Before this project, I really had no idea what a blog was or what it even meant to blog. Now, through the exploration of my inquiry question, I have a much deeper knowledge and a firmer grasp on what it means to blog. Blogging is a new tool that teachers now have access to in order to engage our students. We as teachers should develop our skills and use the tools that are the most current. It is what is best for the students we teach. They should be exposed to new ideas and information in creative, engaging platforms. I look forward to creating my own teaching blog. I intend to use a blog in the ways that I have explored for this inquiry question.



Teacher Blogs

17 07 2011

Three great blogs run by real English teachers! They deal with technology and writing!!

Teacher Websites and Blogs

15 07 2011


This is a website maintained by a teacher named Adrian Bruce. He has his own blog that he maintains at There is a link to his blog on this website. The purpose of his webpage is to inform teachers on how to blog and what blogging is. He also gives his recommendations on different blogging sites as well as how to use them. It is a good website for an introduction to blogging.



This website offers a more secure blogging website, Edmodo, to consider as a teacher. As teachers, we have to be concerned about our students’ privacy and who can access their information. This site allows only those with the group code to see the information on the page. Teachers can interact with other teachers and their students in real time. The webpage also gives ideas for activities that can be done using a blog, like Edmodo.



This webpage gives 33 ideas for using blogs in the classroom. It is not just for the writing classroom but for other classrooms. This validates the idea that blogs are useful to teachers and are a legitimate medium for educational purposes. Many of the 33 ideas can be made into writing activities through the medium of a blog. The ideas are really good and I used this website as the basis for the writing activities on this blog. I bookmarked this site because I found it very useful.



This is the blog of a 2nd grade teacher. She tried using a classroom blog with her students and in this post, she reports on her experiment. She talks about how it motivated her students and excited them. Blogging worked really well with students as young as second graders. Imagine what you could do in a writing classroom with older students! It is fantastic that the young students are already working on blogging. With the basics that they learn in elementary school, teachers can build on those skills as the students grow. I think this website shows how blogging can get students writing in a creative way in the most basic form!

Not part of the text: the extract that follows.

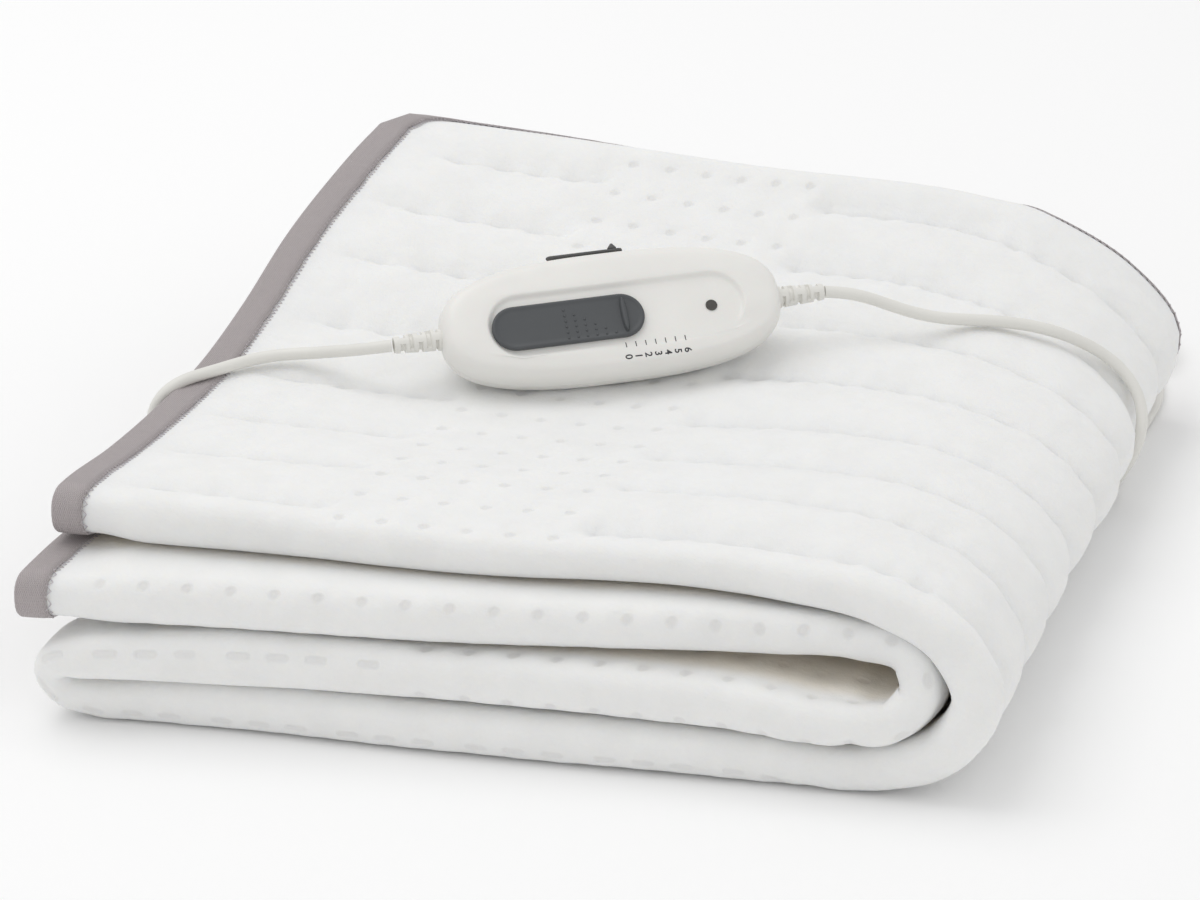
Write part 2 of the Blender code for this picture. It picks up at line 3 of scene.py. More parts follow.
import bmesh
import bpy
import numpy as np
from mathutils import Matrix, Vector


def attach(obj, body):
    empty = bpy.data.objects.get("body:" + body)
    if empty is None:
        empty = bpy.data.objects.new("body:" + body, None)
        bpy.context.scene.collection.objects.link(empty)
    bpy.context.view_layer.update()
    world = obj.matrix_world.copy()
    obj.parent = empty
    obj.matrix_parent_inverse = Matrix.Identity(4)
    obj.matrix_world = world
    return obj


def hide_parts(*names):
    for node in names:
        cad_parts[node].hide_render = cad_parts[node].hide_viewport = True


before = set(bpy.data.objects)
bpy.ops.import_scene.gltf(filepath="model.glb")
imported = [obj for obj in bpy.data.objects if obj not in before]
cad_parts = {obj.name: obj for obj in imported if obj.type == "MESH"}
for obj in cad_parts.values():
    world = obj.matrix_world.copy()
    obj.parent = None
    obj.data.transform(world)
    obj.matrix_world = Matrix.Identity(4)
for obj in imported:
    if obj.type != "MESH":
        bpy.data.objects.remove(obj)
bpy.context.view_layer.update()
mm = 0.001
print("packed frame loaded")

# camera, at the photograph's angle
view = dict(aim=(-0.0194, -0.0004, 0.05), azimuth=13.54, elevation=24.0, distance=2.35, lens=166.4)


def placeCamera():
    turn, lift = math.radians(view["azimuth"]), math.radians(view["elevation"])
    towards = Vector((-math.sin(turn) * math.cos(lift), math.cos(turn) * math.cos(lift), -math.sin(lift)))
    bpy.ops.object.select_all(action="DESELECT")
    bpy.ops.object.camera_add(location=Vector(view["aim"]) - towards * view["distance"],
                              rotation=(math.pi / 2 - lift, 0, turn))
    camera = bpy.context.object
    camera.name = "photoView"
    camera.data.lens = view["lens"]
    camera.data.sensor_width = 36.0
    bpy.context.scene.camera = camera


placeCamera()
print("camera placed")


# small helpers
def clearSelection():
    if bpy.context.object and bpy.context.object.mode != "OBJECT":
        bpy.ops.object.mode_set(mode="OBJECT")
    bpy.ops.object.select_all(action="DESELECT")


def pick(obj):
    clearSelection()
    bpy.context.view_layer.objects.active = obj
    obj.select_set(True)


def joinPieces(pieces):
    pick(pieces[0])
    for piece in pieces[1:]:
        piece.select_set(True)
    bpy.ops.object.join()
    return bpy.context.object


def turnOutwards():
    bpy.ops.object.mode_set(mode="EDIT")
    bpy.ops.mesh.select_all(action="SELECT")
    bpy.ops.mesh.normals_make_consistent(inside=False)
    bpy.ops.object.mode_set(mode="OBJECT")


def meshObject(name, points, polygons):
    mesh = bpy.data.meshes.new(name)
    mesh.from_pydata(points.tolist(), [], polygons)
    mesh.update()
    obj = bpy.data.objects.new(name, mesh)
    bpy.context.scene.collection.objects.link(obj)
    return obj


def placeOnMap(mesh, name, places):
    # a UV map from one place for each vertex
    corner = np.empty(len(mesh.loops), dtype=np.int32)
    layer = mesh.uv_layers.new(name=name)
    mesh.loops.foreach_get("vertex_index", corner)
    layer.data.foreach_set("uv", places[corner].ravel())


def lengthAlong(points):
    return np.concatenate(([0], np.cumsum(np.linalg.norm(np.diff(points, axis=0), axis=1))))


def curveThrough(knots, values, x, slope=False):
    # smooth curve through a table, straight on past both ends; one row of values for each knot
    knots = np.asarray(knots, float)
    values = np.asarray(values, float).reshape(len(knots), -1)
    x = np.asarray(x, float)
    run = np.diff(knots)[:, None]
    rise = np.diff(values, axis=0) / run
    tangent = np.empty_like(values)
    tangent[0], tangent[-1] = rise[0], rise[-1]
    tangent[1:-1] = (rise[:-1] * run[1:] + rise[1:] * run[:-1]) / (run[:-1] + run[1:])
    i = np.clip(np.searchsorted(knots, x) - 1, 0, len(knots) - 2)
    h = run[i]
    t = ((x - knots[i])[:, None]) / h
    before, after = np.minimum(t, 0), np.maximum(t - 1, 0)
    t = np.clip(t, 0, 1)
    a, b, m, n = values[i], values[i + 1], tangent[i] * h, tangent[i + 1] * h
    if slope:
        return (6 * t * t - 6 * t) * (a - b) / h + ((3 * t * t - 4 * t + 1) * m + (3 * t * t - 2 * t) * n) / h
    point = ((2 * t ** 3 - 3 * t * t + 1) * a + (t ** 3 - 2 * t * t + t) * m
             + (3 * t * t - 2 * t ** 3) * b + (t ** 3 - t * t) * n)
    return point + before * m + after * n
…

The authors of this blog are two teachers who live and work  over 500 miles apart! They have been sharing their ideas with each other and their readers since 2007. Their purpose is to help students improve their writing. They share techniques  and strategies that they use. Its a pretty cool blog!

Teaching With Wikis, Blogs, Podcasts & More

14 07 2011

Teaching with Wikis, Blogs, Podcasts & More: Dozens of Easy Ideas for Using Technology to Get Kids Excited About Learning is a teacher friendly book by Kathleen Fitzgibbon.  It deals with teaching with technology to engage students as is obvious in the title. The book goes through the different, current technologies and what they are. It gives ideas for activities that will effectively engage students as well as help their writing skills. It appears to be a useful book for teachers of all ages. The activities can be added to for the more advanced students.

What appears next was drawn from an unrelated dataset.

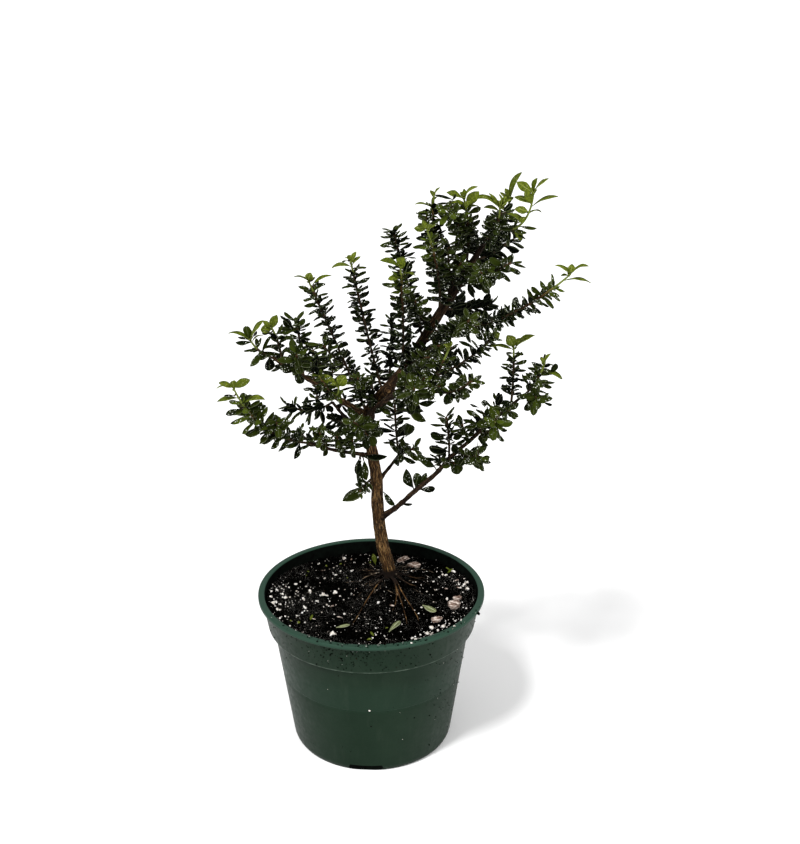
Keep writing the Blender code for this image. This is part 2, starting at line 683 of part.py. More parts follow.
class Crowd:
    """Remembers what is already in place, and says whether a new leaf would touch it."""

    def __init__(self):
        self.held = []

    def add(self, owner, points, faces):
        low = Vector([min(p[i] for p in points) for i in range(3)])
        high = Vector([max(p[i] for p in points) for i in range(3)])
        self.held.append((owner, low, high, BVHTree.FromPolygons(points, faces)))

    def add_object(self, owner, obj):
        points = [v.co / MM for v in obj.data.vertices]
        self.add(owner, points, [tuple(p.vertices) for p in obj.data.polygons])

    def blocks(self, owner, points, faces):
        low = Vector([min(p[i] for p in points) for i in range(3)])
        high = Vector([max(p[i] for p in points) for i in range(3)])
        probe = BVHTree.FromPolygons(points, faces)
        for other, other_low, other_high, tree in self.held:
            if other == owner + " stem":
                continue
            apart = any(low[i] > other_high[i] or high[i] < other_low[i] for i in range(3))
            if not apart and probe.overlap(tree):
                return True
        return False


def thickened(points, margin):
    """A leaf's points moved apart by a margin, to test that it keeps clear of what is round it."""
    centre = (points[7] + points[8]) / 2
    normal = (points[7] - points[8]).normalized()
    grown = []
    for i, p in enumerate(points):
        out = p - centre
        flat = out - normal * out.dot(normal)
        push = flat.normalized() * margin if flat.length > 0.01 else Vector((0, 0, 0))
        grown.append(p + (push if i > 1 else Vector((0, 0, 0))))
    grown[7] += normal * margin * 2
    grown[8] -= normal * margin * 2
    return grown


def grow_leaves(name, stems, wanted, crowd):
    """Adds leaves to a stem: each that would touch another piece is tilted clear of it, or left out."""
    blades = new_collection(name + " blades")
    for place, heading, face, length, width in wanted:
        for tilt in (0, 18, -18, 34, -34):
            turned = Matrix.Rotation(math.radians(tilt), 3, face.cross(heading).normalized()) @ heading
            points, faces = leaf_placed(place, turned, face, length, width)
            if not crowd.blocks(name, thickened(points, 0.45), faces):
                mesh_object("blade", mesh_from("blade", points, faces), blades)
                crowd.add(name, points, faces)
                break
    boolean(stems, "UNION", blades)
    return stems


def make_sprays(collection, sprays, wood):
    """Every spray's dark, leafy stem and pale tuft, each leaf clear of all but its own stem."""
    crowd = Crowd()
    crowd.add_object("wood", wood)
    stems, twig_lines = {}, {}
    for name, parts in sprays.items():
        line = parts["leafy"]
        sizes = tapered(len(line), STEM_RADIUS, STEM_RADIUS * 0.8)
        stem = tube("spray_" + name, line, sizes, 0, collection)
        side_twigs = new_collection(name + " twigs")
        twig_lines[name] = []
        for share, tip in SPRAYS[name].get("twigs", []):
            start, direction = point_at(line, share * route_length(line))
            end = Vector(tip)
            via = (start + end) / 2 + direction * 3 - Vector((0, 0, 2.5))
            twig = arc_through(start, via, end, 11.0)
            twig_lines[name].append(twig)
            tube("twig", twig, tapered(len(twig), TWIG_RADIUS, TWIG_RADIUS * 0.85), 0, side_twigs)
        if side_twigs.objects:
            boolean(stem, "UNION", side_twigs)
        stems[name] = stem
        crowd.add_object("spray_" + name + " stem", stem)
        if parts["young"]:
            line = parts["young"]
            sizes = tapered(len(line), STEM_RADIUS * 0.8, 0.5)
            tip_stem = tube("new_growth_" + name, line, sizes, 0, collection)
            stems["new " + name] = tip_stem
            crowd.add_object("new_growth_" + name + " stem", tip_stem)
    for name, parts in sprays.items():
        if parts["young"]:
            spray = SPRAYS[name]
            wanted = young_leaves(name, parts["young"], spray["young"], spray.get("tall"))
            tuft = grow_leaves("new_growth_" + name, stems["new " + name], wanted, crowd)
            finished(tuft, "young leaf")
    for name, parts in sprays.items():
        scale = SPRAYS[name].get("leaf", 1.0)
        wanted = list(dark_leaves(name, parts["leafy"], scale))
        for i, line in enumerate(twig_lines[name]):
            wanted += list(dark_leaves(f"{name} twig {i}", line, scale * 0.95))
        finished(grow_leaves("spray_" + name, stems[name], wanted, crowd), "leaf")


def make_fallen_leaves(collection):
    """Three dropped leaves that lie on the soil."""
    for name, ((x, y), heading_deg, length) in FALLEN_LEAVES.items():
        heading = Vector((math.cos(math.radians(heading_deg)), math.sin(math.radians(heading_deg)), 0))
        side = Vector((-heading.y, heading.x, 0))
        start = Vector((x, y, 0)) - heading * length / 2
        outline = [(0, 0), (0.3, 0.4), (0.7, 0.45), (1, 0), (0.7, -0.45), (0.3, -0.4), (0.5, 0)]
        spots = [start + heading * length * a + side * length * 0.4 * b for a, b in outline]
        rest = max(soil_height(p.x, p.y) for p in spots) + GAP + LEAF_THICKNESS * 0.5 + 0.15
        start.z = rest
        points, faces = leaf_placed(start, heading, Vector((0, 0, 1)), length, length * 0.4)
        points[4].z = rest
        leaf = mesh_object(name, mesh_from(name, points, faces), collection)
        finished(leaf, "dry leaf")


def main():
    clear_scene()
    plant = new_collection("bahama berry bonsai")
    limbs = limb_routes()
    sprays = spray_routes(limbs)
    make_pot(plant)
    make_soil(plant, soil_hole_cutters())
    wood = make_wood(plant, limbs, sprays)
    make_sprays(plant, sprays, wood)
    make_fallen_leaves(plant)


main()
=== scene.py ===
import math
import random

import bmesh
import bpy
import numpy as np
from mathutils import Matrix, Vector, kdtree, noise


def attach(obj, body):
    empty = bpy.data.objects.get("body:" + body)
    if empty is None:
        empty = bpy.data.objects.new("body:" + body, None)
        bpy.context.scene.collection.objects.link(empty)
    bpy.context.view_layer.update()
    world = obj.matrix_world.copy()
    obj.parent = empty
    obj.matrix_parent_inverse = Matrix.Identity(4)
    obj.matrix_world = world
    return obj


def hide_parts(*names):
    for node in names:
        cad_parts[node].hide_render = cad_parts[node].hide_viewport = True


# A young Bahama berry bonsai in a green nursery pot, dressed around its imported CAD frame.
# Lengths are in millimetres unless a name says otherwise, and every point becomes metres in buildMesh.

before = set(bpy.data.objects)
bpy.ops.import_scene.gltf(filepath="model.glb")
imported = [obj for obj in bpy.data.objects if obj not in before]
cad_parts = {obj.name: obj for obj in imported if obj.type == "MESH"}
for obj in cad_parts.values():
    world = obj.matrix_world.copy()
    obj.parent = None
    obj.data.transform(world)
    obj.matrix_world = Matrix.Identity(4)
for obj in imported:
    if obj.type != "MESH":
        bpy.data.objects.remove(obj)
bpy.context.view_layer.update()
mm = 0.001
up = Vector((0, 0, 1))
viewer = Vector((0, -0.88, 0.48))  # the way from the tree to the photo's viewer
print("frame loaded with", len(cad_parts), "nodes")


# Small tools for meshes

def buildMesh(name, points, faces, materials, smooth=True):
    mesh = bpy.data.meshes.new(name)
    mesh.from_pydata((np.asarray(points, dtype=float) * mm).tolist(), [], faces)
    for material in materials:
        mesh.materials.append(material)
    mesh.polygons.foreach_set("use_smooth", [smooth] * len(mesh.polygons))
    mesh.update()
    made = bpy.data.objects.new(name, mesh)
    bpy.context.scene.collection.objects.link(made)
    return made


def noteOnPoints(made, name, kind, values):
    # keeps a number or a vector with every point, for the material to read
    attribute = made.data.attributes.new(name, kind, "POINT")
    field = "vector" if kind == "FLOAT_VECTOR" else "value"
    attribute.data.foreach_set(field, np.asarray(values, dtype=np.float32).ravel())


def setInPlace(made, slot, *nodes):
    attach(made, "root")
    if nodes:
        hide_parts(*nodes)
    return made


def smoothStep(low, high, x):
    t = np.clip((x - low) / (high - low), 0, 1)
    return t * t * (3 - 2 * t)


def towards(turn, rise=0.0):
    # a level direction, turned from X about Z, that may rise or fall
    return Vector((math.cos(turn), math.sin(turn), rise))


def aboutZ(turn):
    c, s = math.cos(turn), math.sin(turn)
    return np.array([[c, -s, 0], [s, c, 0], [0, 0, 1]])


# Small tools for materials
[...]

New Technologies to Get Your Students Engaged

14 07 2011

Ryan Cordell’s article about using technology to engage students in the writing classroom. In this article, Cordell talks about the different kinds of new technology that can be used to teach research, literature, and writing. In his paragraph on blogging, Cordell gives helpful ideas on how to effectively use blogs for the classroom. He suggests that a class blog be created for students to submit work through. He discusses the idea that students are more conscious and thoughtful when publishing their work on the internet. Cordell gives a tool for teachers called Commentpress that is a widget available on any wordpress blogs. This tool allows students or teachers to comment on specific paragraphs in the post instead of the entire post. This could be helpful when peer editing or giving feedback on works.


Cordell, Ryan. (2011).New Technologies to Get Your Students Engaged. Chronicle of Higher Education, 57(36), 8-10.  Retrieved July 14, 2011, from Academic Search Complete. (Document ID: 60826212).

Real classroom results

13 07 2011

This video was made by a teacher who used blogging in her writing classroom with high school juniors. Students tell their opinions on blogging in the classroom. The teacher reports how it worked for her and why she thinks that blogging is important for English classrooms.

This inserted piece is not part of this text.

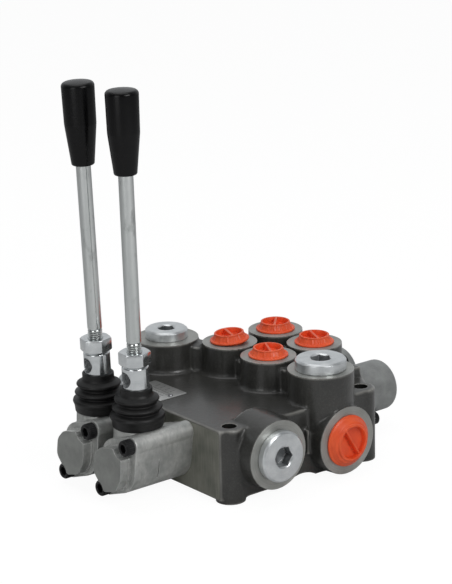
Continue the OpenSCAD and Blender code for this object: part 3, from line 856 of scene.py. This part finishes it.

Weblogs and Literary Response

12 07 2011

In this article written by Kathleen West, she discusses the way that she used blogging in her classroom. She starts off the article by telling about the weekly class period that she devoted specifically to blogging. She discusses how excited her students were and all of the great classroom discussions that were spun off of the blog. West discusses how her students’ social identities came out through their writing on their blog. It is less formal than a paper and the students treated it that way.

This article focuses on three students, two girls and one boy, from different academic and cultural backgrounds with differing writing styles. Despite these differences, all three students built an identity of serious literature students. All the students also seemed aware of their digital community. They used phrases and language that incorporated text and instant messaging language. Yet, despite the informality of the blogs, the students were clearly literary experts.

The conclusion of West’s findings indicate that all students can gain something from using a blogging platform. The students enjoy it and are more creative and insightful using the informal language of a blog. They create their own identities online which compare to their social identities. Overall, the benefits of using a weblog are endless and need to be explored further by teachers.

West, Kathleen. (2008). Weblogs and literary response: Socially situated identities and hybrid social languages in English class blogs. Journal of Adolescent & Adult Literacy, 51(7), 588-598.  Retrieved July 12, 2011, from Academic Search Complete. (Document ID: 31748460).